The business of commerce and industy is to produce the greatest quantity of the necessaries of life for the consumption of the nation, or exchanging one commodity for another which is more wanted.  It is on the power of this exchange that the division of labour depends, which as has been shewn to the satisfaction of the whole of you is the great foundation of opulence, as it occasions the production of a greater quantity of the severall things wrought in.  The production of the necessaries of life is the sole benefit of industry.  If you do not use them, what is the benefit of the greatest abundance.  What would be the advantage of employing a number of hands and cherishing the cultivation of the arts.

DBx: Adam Smith here reminds his students – including us – that production is a means and not an end.  Production, of course, is an essential means: that which is not produced cannot be consumed.  But this truth does nothing to counter or to dilute another truth: the purpose of production is to enable as much consumption as possible.  We in our role as producers act to serve us as consumers.  Protectionists routinely deny this truth.  Protectionists nearly always have as a premise the false notion that we as consumers should act to serve us as producers.  And if, in the protectionist’s judgment, we as consumers do not so act, we should be coerced by the state until we alter our actions so that they conform to the protectionist’s fancy.

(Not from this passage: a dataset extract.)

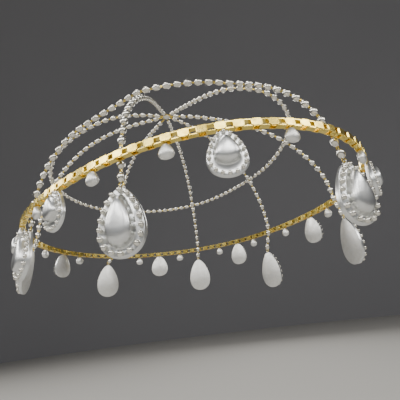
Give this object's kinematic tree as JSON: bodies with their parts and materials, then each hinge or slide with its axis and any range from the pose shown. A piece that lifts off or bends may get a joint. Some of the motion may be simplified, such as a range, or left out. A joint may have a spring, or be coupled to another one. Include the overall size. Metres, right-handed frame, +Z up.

I often compare the ethics of protectionists to that of common thieves.  The comparison is apt.  But as I’ve heard my colleague Walter Williams say many times, in one significant way common thieves are superior to protectionists.  That way is this: although like protectionists, common thieves steal that which doesn’t belong to them, unlike protectionists, common thieves do not in the process insult their victims’ intelligence by asserting that their thievery will make their victims richer.

(Smith’s lectures – which are student notes taken of many of the lectures that Smith delivered – are available free-of-charge here on-line.)